◆ What the task requires:
Your task is to print all of the material verbatim.

◆ Available data:
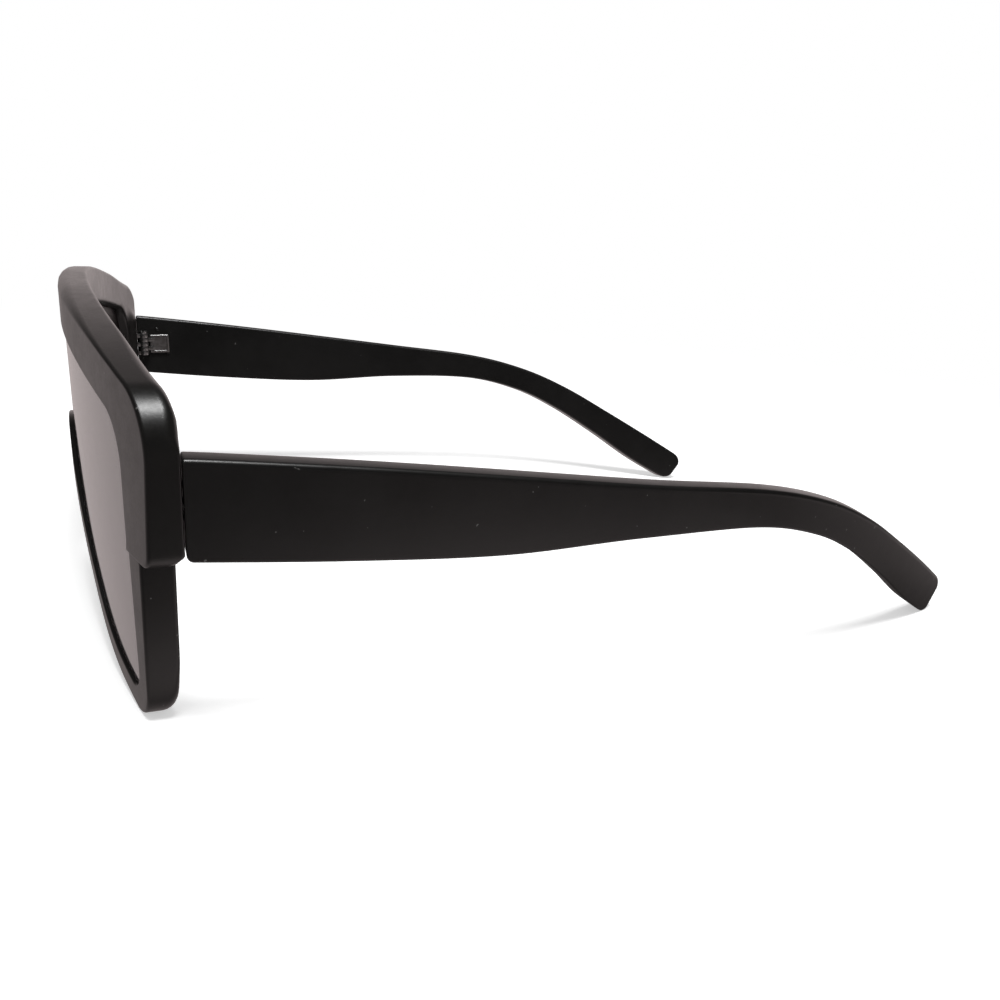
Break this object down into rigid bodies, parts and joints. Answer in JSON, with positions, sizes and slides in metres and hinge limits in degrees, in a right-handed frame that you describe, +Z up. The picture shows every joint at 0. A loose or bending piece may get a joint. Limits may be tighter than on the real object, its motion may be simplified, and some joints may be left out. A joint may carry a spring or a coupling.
{
  "type": "flat-top shield sunglasses",
  "caption": "Flat-top shield sunglasses: a one-piece smoke lens in a matte frame with a brow band and nose arch, and wide tapering temples that fold on barrel hinges.",
  "frame": {"origin": "middle of the footprint, on the surface that the open glasses stand on", "axes": "+X to the wearer's left, -Y out through the lens, +Z up; the rim's lower edge and both temple tips stand on z = 0"},
  "size_m": [0.1412, 0.155, 0.0515],
  "materials": {
    "frame_plastic": "satin black, moulded",
    "temple_plastic": "satin black, moulded",
    "lens": "smoke grey with a light mirror coat",
    "hinge_metal": "dark plated",
    "screw_metal": "dark plated, slotted head"
  },
  "bodies": {
    "front": {"front_frame": "frame_plastic", "shield_lens": "lens", "front_hinge_left": "hinge_metal", "front_hinge_right": "hinge_metal", "hinge_screw_left": "screw_metal", "hinge_screw_right": "screw_metal"},
    "temple_left": {"temple_left": "temple_plastic", "temple_hinge_left": "hinge_metal"},
    "temple_right": {"temple_right": "temple_plastic", "temple_hinge_right": "hinge_metal"}
  },
  "joints": [
    {"name": "temple_left_fold", "type": "hinge", "parent": "front", "child": "temple_left", "pos_m": [0.06537, -0.06154, 0.03035], "axis": [0, -0.0491, 0.9988], "range_deg": [0, 84]},
    {"name": "temple_right_fold", "type": "hinge", "parent": "front", "child": "temple_right", "pos_m": [-0.06537, -0.06154, 0.03035], "axis": [0, 0.0491, -0.9988], "range_deg": [0, 68]}
  ]
}
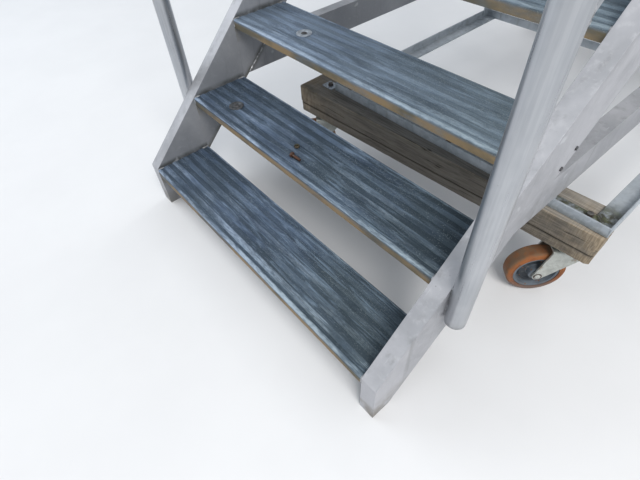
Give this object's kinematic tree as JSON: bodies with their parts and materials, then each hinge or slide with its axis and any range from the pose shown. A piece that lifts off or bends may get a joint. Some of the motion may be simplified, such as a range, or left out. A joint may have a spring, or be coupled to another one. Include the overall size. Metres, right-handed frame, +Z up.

◆ Final result:
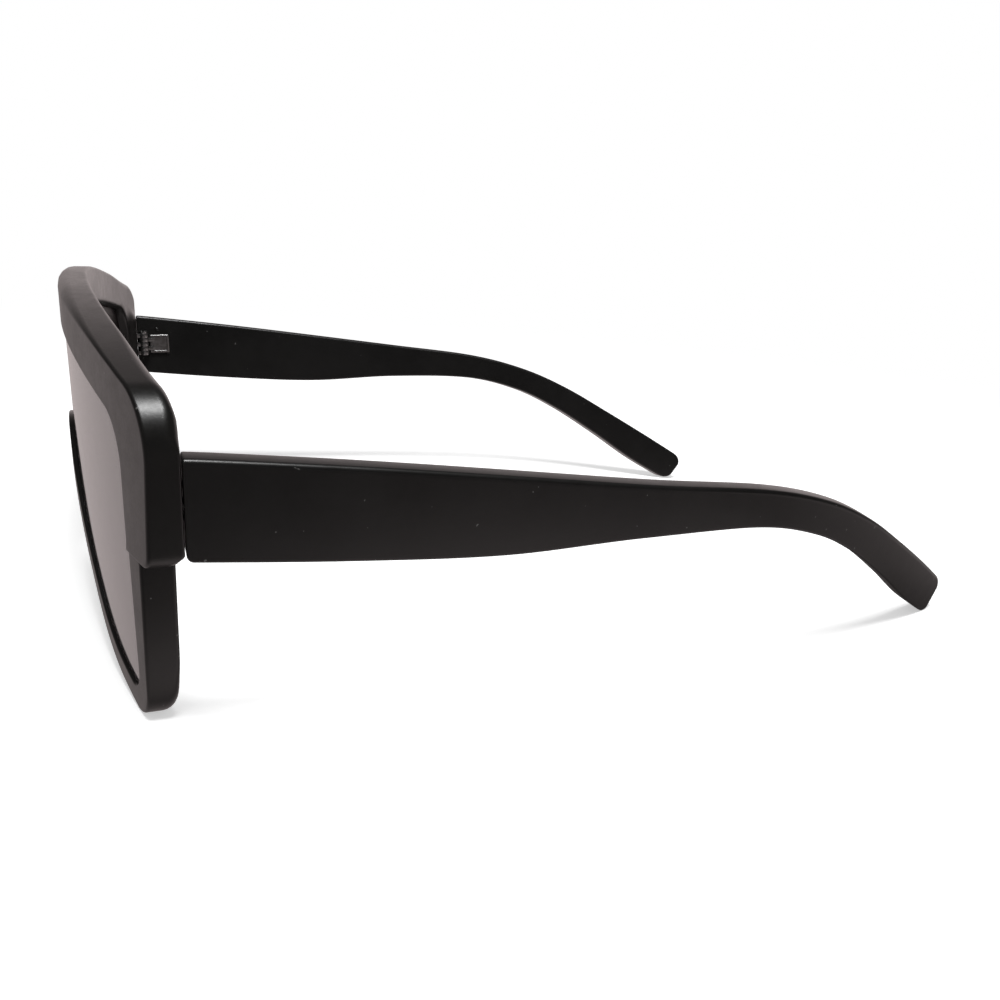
Break this object down into rigid bodies, parts and joints. Answer in JSON, with positions, sizes and slides in metres and hinge limits in degrees, in a right-handed frame that you describe, +Z up. The picture shows every joint at 0. A loose or bending piece may get a joint. Limits may be tighter than on the real object, its motion may be simplified, and some joints may be left out. A joint may carry a spring or a coupling.
{
  "type": "flat-top shield sunglasses",
  "caption": "Flat-top shield sunglasses: a one-piece smoke lens in a matte frame with a brow band and nose arch, and wide tapering temples that fold on barrel hinges.",
  "frame": {"origin": "middle of the footprint, on the surface that the open glasses stand on", "axes": "+X to the wearer's left, -Y out through the lens, +Z up; the rim's lower edge and both temple tips stand on z = 0"},
  "size_m": [0.1412, 0.155, 0.0515],
  "materials": {
    "frame_plastic": "satin black, moulded",
    "temple_plastic": "satin black, moulded",
    "lens": "smoke grey with a light mirror coat",
    "hinge_metal": "dark plated",
    "screw_metal": "dark plated, slotted head"
  },
  "bodies": {
    "front": {"front_frame": "frame_plastic", "shield_lens": "lens", "front_hinge_left": "hinge_metal", "front_hinge_right": "hinge_metal", "hinge_screw_left": "screw_metal", "hinge_screw_right": "screw_metal"},
    "temple_left": {"temple_left": "temple_plastic", "temple_hinge_left": "hinge_metal"},
    "temple_right": {"temple_right": "temple_plastic", "temple_hinge_right": "hinge_metal"}
  },
  "joints": [
    {"name": "temple_left_fold", "type": "hinge", "parent": "front", "child": "temple_left", "pos_m": [0.06537, -0.06154, 0.03035], "axis": [0, -0.0491, 0.9988], "range_deg": [0, 84]},
    {"name": "temple_right_fold", "type": "hinge", "parent": "front", "child": "temple_right", "pos_m": [-0.06537, -0.06154, 0.03035], "axis": [0, 0.0491, -0.9988], "range_deg": [0, 68]}
  ]
}
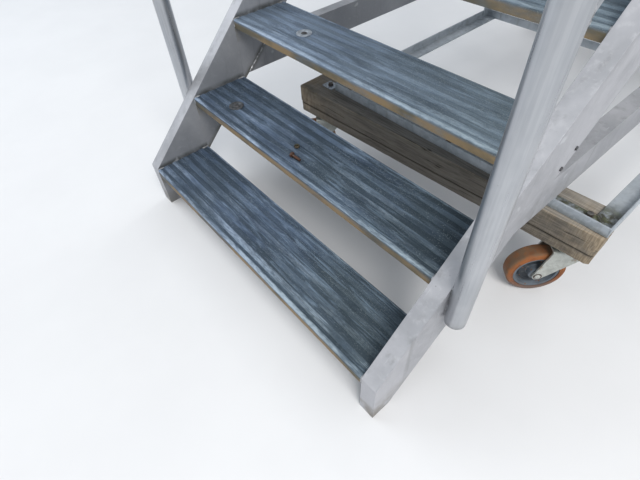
Give this object's kinematic tree as JSON: bodies with their parts and materials, then each hinge or slide with its axis and any range from the pose shown. A piece that lifts off or bends may get a joint. Some of the motion may be simplified, such as a range, or left out. A joint may have a spring, or be coupled to another one. Include the overall size. Metres, right-handed frame, +Z up.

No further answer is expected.